** begin Record extracts **
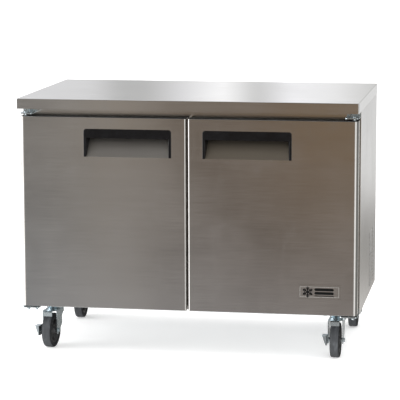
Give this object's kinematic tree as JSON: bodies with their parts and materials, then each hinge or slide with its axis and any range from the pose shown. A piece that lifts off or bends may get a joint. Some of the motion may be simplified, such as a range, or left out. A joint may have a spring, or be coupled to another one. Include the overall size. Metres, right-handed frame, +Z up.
{
  "type": "undercounter refrigerator",
  "caption": "Undercounter refrigerator with hinged stainless doors, recessed pulls, flat worktop, rear machine bay and swivel casters.",
  "frame": {"origin": "on the floor, under the middle of the worktop's footprint", "axes": "+X to the right across the doors, +Y to the back, +Z up"},
  "size_m": [1.224, 0.756, 0.93],
  "materials": {
    "badge_metal": "satin plate",
    "black_enamel": "black enamel",
    "black_plastic": "moulded, lightly textured",
    "coated_wire": "coated steel wire",
    "coil_fins": "thin fins",
    "copper": "drawn copper",
    "fan_plastic": "moulded",
    "galvanised_steel": "dull galvanised",
    "grey_plastic": "moulded",
    "painted_housing": "white enamel",
    "rigid_foam": "rigid insulation foam",
    "seal_rubber": "soft vinyl seal",
    "stainless_exterior": "brushed stainless, satin",
    "stainless_interior": "satin stainless",
    "wheel_rubber": "dark rubber",
    "zinc_plate": "bright zinc plated"
  },
  "bodies": {
    "cabinet": {"worktop": "stainless_exterior", "worktop_backer": "galvanised_steel", "side_panel_left": "stainless_exterior", "side_panel_right": "stainless_exterior", "rear_panel": "galvanised_steel", "base_panel": "galvanised_steel", "inner_liner": "stainless_interior", "cabinet_foam": "rigid_foam", "front_frame": "stainless_interior", "center_mullion": "stainless_interior", "rear_grille": "galvanised_steel", "cord_gland": "black_plastic", "shelf_pilasters": "stainless_interior", "shelf_clips": "zinc_plate", "evaporator_cover": "painted_housing", "evaporator_coil": "coil_fins", "fan_motors": "black_enamel", "thermostat_box": "grey_plastic", "compressor": "black_enamel", "condenser_coil": "coil_fins", "condenser_shroud": "galvanised_steel", "filter_drier": "copper", "refrigerant_lines": "copper", "drain_pan": "grey_plastic", "hinge_brackets_top": "zinc_plate", "hinge_brackets_bottom": "zinc_plate", "pan_head_screws": "zinc_plate", "caster_rails": "galvanised_steel", "caster_top_plates": "zinc_plate", "caster_bolts": "zinc_plate"},
    "door_left": {"door_skin_left": "stainless_exterior", "door_foam_left": "rigid_foam", "door_liner_left": "stainless_interior", "door_gasket_left": "seal_rubber", "handle_grip_left": "black_plastic", "handle_scoop_left": "stainless_exterior", "hinge_bushes_left": "grey_plastic"},
    "shelf_left": {"shelf_left": "coated_wire"},
    "door_right": {"door_skin_right": "stainless_exterior", "door_foam_right": "rigid_foam", "door_liner_right": "stainless_interior", "door_gasket_right": "seal_rubber", "handle_grip_right": "black_plastic", "handle_scoop_right": "stainless_exterior", "hinge_bushes_right": "grey_plastic", "badge_plate": "badge_metal"},
    "shelf_right": {"shelf_right": "coated_wire"},
    "evaporator_fan": {"evaporator_fan": "fan_plastic"},
    "condenser_fan": {"condenser_fan": "fan_plastic"},
    "thermostat_knob": {"thermostat_knob": "black_plastic"},
    "fork_front_left": {"caster_fork_front_left": "zinc_plate"},
    "wheel_front_left": {"caster_wheel_front_left": "wheel_rubber"},
    "pedal_front_left": {"brake_pedal_front_left": "zinc_plate"},
    "fork_front_right": {"caster_fork_front_right": "zinc_plate"},
    "wheel_front_right": {"caster_wheel_front_right": "wheel_rubber"},
    "pedal_front_right": {"brake_pedal_front_right": "zinc_plate"},
    "fork_rear_left": {"caster_fork_rear_left": "zinc_plate"},
    "wheel_rear_left": {"caster_wheel_rear_left": "wheel_rubber"},
    "fork_rear_right": {"caster_fork_rear_right": "zinc_plate"},
    "wheel_rear_right": {"caster_wheel_rear_right": "wheel_rubber"}
  },
  "joints": [
    {"name": "door_left_hinge", "type": "hinge", "parent": "cabinet", "child": "door_left", "pos_m": [-0.592, -0.32, 0.52], "axis": [0, 0, -1], "range_deg": [0, 115], "stiffness_Nm_per_rad": 2, "springref_deg": -17.19},
    {"name": "door_right_hinge", "type": "hinge", "parent": "cabinet", "child": "door_right", "pos_m": [0.592, -0.32, 0.52], "axis": [0, 0, 1], "range_deg": [0, 115], "stiffness_Nm_per_rad": 2, "springref_deg": -17.19},
    {"name": "shelf_left_lift", "type": "slide", "parent": "cabinet", "child": "shelf_left", "axis": [0, 0, 1], "range_m": [0, 0.04]},
    {"name": "shelf_right_lift", "type": "slide", "parent": "cabinet", "child": "shelf_right", "axis": [0, 0, 1], "range_m": [0, 0.04]},
    {"name": "evaporator_fan_spin", "type": "hinge", "parent": "cabinet", "child": "evaporator_fan", "pos_m": [0, 0.204, 0.762], "axis": [0, 1, 0], "continuous": true},
    {"name": "condenser_fan_spin", "type": "hinge", "parent": "cabinet", "child": "condenser_fan", "pos_m": [0.478, 0.237, 0.28], "axis": [1, 0, 0], "continuous": true},
    {"name": "thermostat_turn", "type": "hinge", "parent": "cabinet", "child": "thermostat_knob", "pos_m": [0.4, 0.28, 0.77], "axis": [0, -1, 0], "range_deg": [-135, 135]},
    {"name": "swivel_front_left", "type": "hinge", "parent": "cabinet", "child": "fork_front_left", "pos_m": [-0.524, -0.215, 0.1402], "axis": [0, 0, 1], "continuous": true},
    {"name": "axle_front_left", "type": "hinge", "parent": "fork_front_left", "child": "wheel_front_left", "pos_m": [-0.52714, -0.25086, 0.0635], "axis": [0.9962, -0.0872, 0], "continuous": true},
    {"name": "brake_front_left", "type": "hinge", "parent": "fork_front_left", "child": "pedal_front_left", "pos_m": [-0.52714, -0.25086, 0.0635], "axis": [0.9962, -0.0872, 0], "range_deg": [0, 35]},
    {"name": "swivel_front_right", "type": "hinge", "parent": "cabinet", "child": "fork_front_right", "pos_m": [0.524, -0.215, 0.1402], "axis": [0, 0, 1], "continuous": true},
    {"name": "axle_front_right", "type": "hinge", "parent": "fork_front_right", "child": "wheel_front_right", "pos_m": [0.524, -0.251, 0.0635], "axis": [1, 0, 0], "continuous": true},
    {"name": "brake_front_right", "type": "hinge", "parent": "fork_front_right", "child": "pedal_front_right", "pos_m": [0.524, -0.251, 0.0635], "axis": [1, 0, 0], "range_deg": [0, 35]},
    {"name": "swivel_rear_left", "type": "hinge", "parent": "cabinet", "child": "fork_rear_left", "pos_m": [-0.538, 0.314, 0.1402], "axis": [0, 0, 1], "continuous": true},
    {"name": "axle_rear_left", "type": "hinge", "parent": "fork_rear_left", "child": "wheel_rear_left", "pos_m": [-0.538, 0.278, 0.0635], "axis": [1, 0, 0], "continuous": true},
    {"name": "swivel_rear_right", "type": "hinge", "parent": "cabinet", "child": "fork_rear_right", "pos_m": [0.538, 0.314, 0.1402], "axis": [0, 0, 1], "continuous": true},
    {"name": "axle_rear_right", "type": "hinge", "parent": "fork_rear_right", "child": "wheel_rear_right", "pos_m": [0.538, 0.278, 0.0635], "axis": [1, 0, 0], "continuous": true}
  ]
}
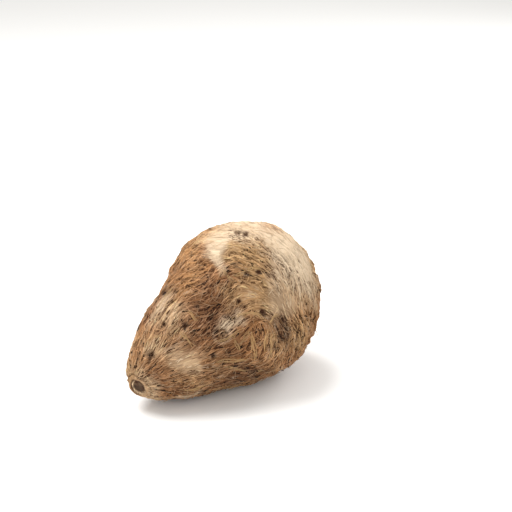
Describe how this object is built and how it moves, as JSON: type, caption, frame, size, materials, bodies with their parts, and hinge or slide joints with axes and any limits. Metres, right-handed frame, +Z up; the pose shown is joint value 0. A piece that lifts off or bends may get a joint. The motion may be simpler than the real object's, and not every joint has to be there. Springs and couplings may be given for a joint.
{
  "type": "taro root",
  "caption": "Pear-shaped taro root with a worn fibrous husk, faint leaf rings, root pits and a scar at its narrow end, lying on its side on a small flat spot",
  "frame": {"origin": "middle of the bounding box in X and Y, on the surface that the root lies on", "axes": "+X runs along the root from the scar at its narrow end to its round end, +Z is up, and +Y completes the right-handed frame"},
  "size_m": [0.0942, 0.066, 0.0686],
  "materials": {
    "husk": "dry, fibrous brown husk, worn through to a pale cream and grey-beige skin in patches, matt all over"
  },
  "bodies": {
    "root": {"corm": "husk"}
  },
  "joints": []
}
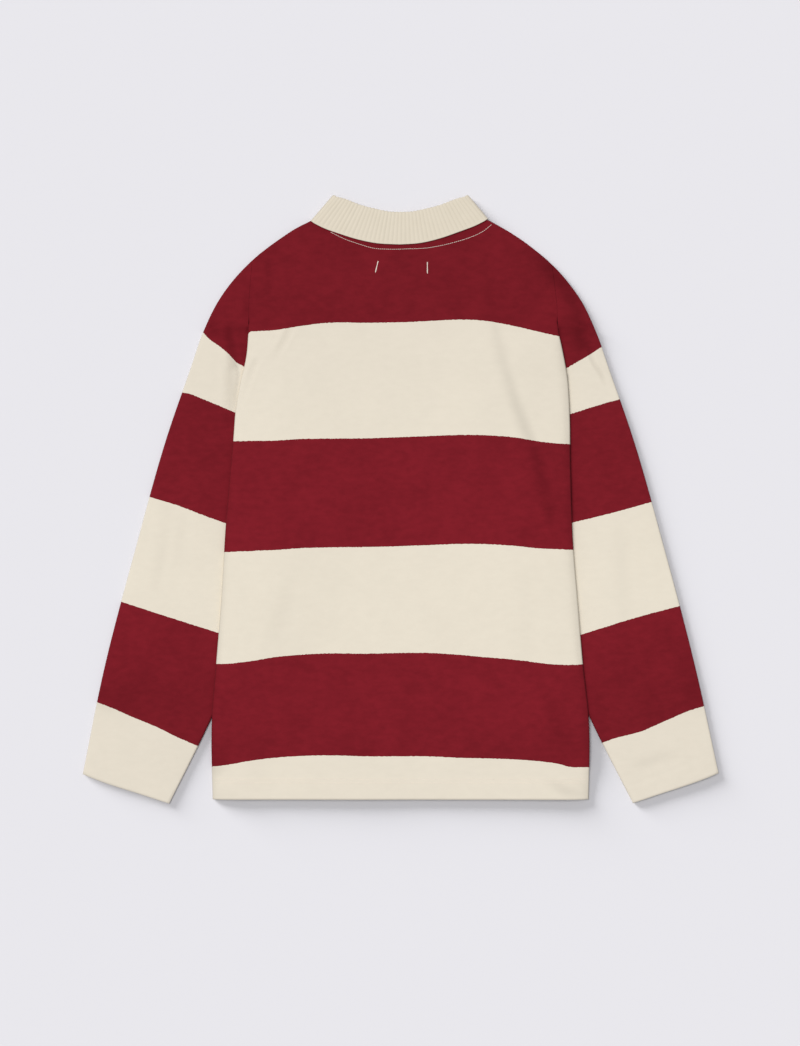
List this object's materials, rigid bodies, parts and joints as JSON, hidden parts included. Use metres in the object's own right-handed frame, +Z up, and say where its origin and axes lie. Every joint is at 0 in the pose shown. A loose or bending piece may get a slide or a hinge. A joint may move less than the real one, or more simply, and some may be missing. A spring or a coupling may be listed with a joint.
{
  "type": "polo shirt",
  "caption": "Long-sleeved striped knit shirt laid flat with its back up, its rib collar turned down.",
  "frame": {"origin": "on the surface that the shirt lies on, under the middle of the shirt's box", "axes": "+Z is up out of the surface, +Y runs from the hem to the collar, +X is to the right as the back is seen from above"},
  "size_m": [0.7648, 0.7303, 0.0109],
  "materials": {
    "striped_jersey": "matte heavy cotton jersey with wide burgundy and cream stripes",
    "rib_knit": "matte cream flat-knit rib",
    "placket_jersey": "matte cream jersey",
    "button_resin": "satin cream resin"
  },
  "bodies": {
    "root": {"back": "striped_jersey", "front": "striped_jersey", "sleeve_left": "striped_jersey", "sleeve_right": "striped_jersey", "collar": "rib_knit", "placket": "placket_jersey", "button_1": "button_resin", "button_2": "button_resin", "button_3": "button_resin"}
  },
  "joints": []
}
** end Record extracts **
Aim:
Write out every line of the data that holds the word "handed".

The completed task:
Give this object's kinematic tree as JSON: bodies with their parts and materials, then each hinge or slide with its axis and any range from the pose shown. A piece that lifts off or bends may get a joint. Some of the motion may be simplified, such as a range, or left out. A joint may have a spring, or be coupled to another one. Include the overall size. Metres, right-handed frame, +Z up.
Describe how this object is built and how it moves, as JSON: type, caption, frame, size, materials, bodies with their parts, and hinge or slide joints with axes and any limits. Metres, right-handed frame, +Z up; the pose shown is joint value 0. A piece that lifts off or bends may get a joint. The motion may be simpler than the real object's, and not every joint has to be there. Springs and couplings may be given for a joint.
  "frame": {"origin": "middle of the bounding box in X and Y, on the surface that the root lies on", "axes": "+X runs along the root from the scar at its narrow end to its round end, +Z is up, and +Y completes the right-handed frame"},
List this object's materials, rigid bodies, parts and joints as JSON, hidden parts included. Use metres in the object's own right-handed frame, +Z up, and say where its origin and axes lie. Every joint is at 0 in the pose shown. A loose or bending piece may get a slide or a hinge. A joint may move less than the real one, or more simply, and some may be missing. A spring or a coupling may be listed with a joint.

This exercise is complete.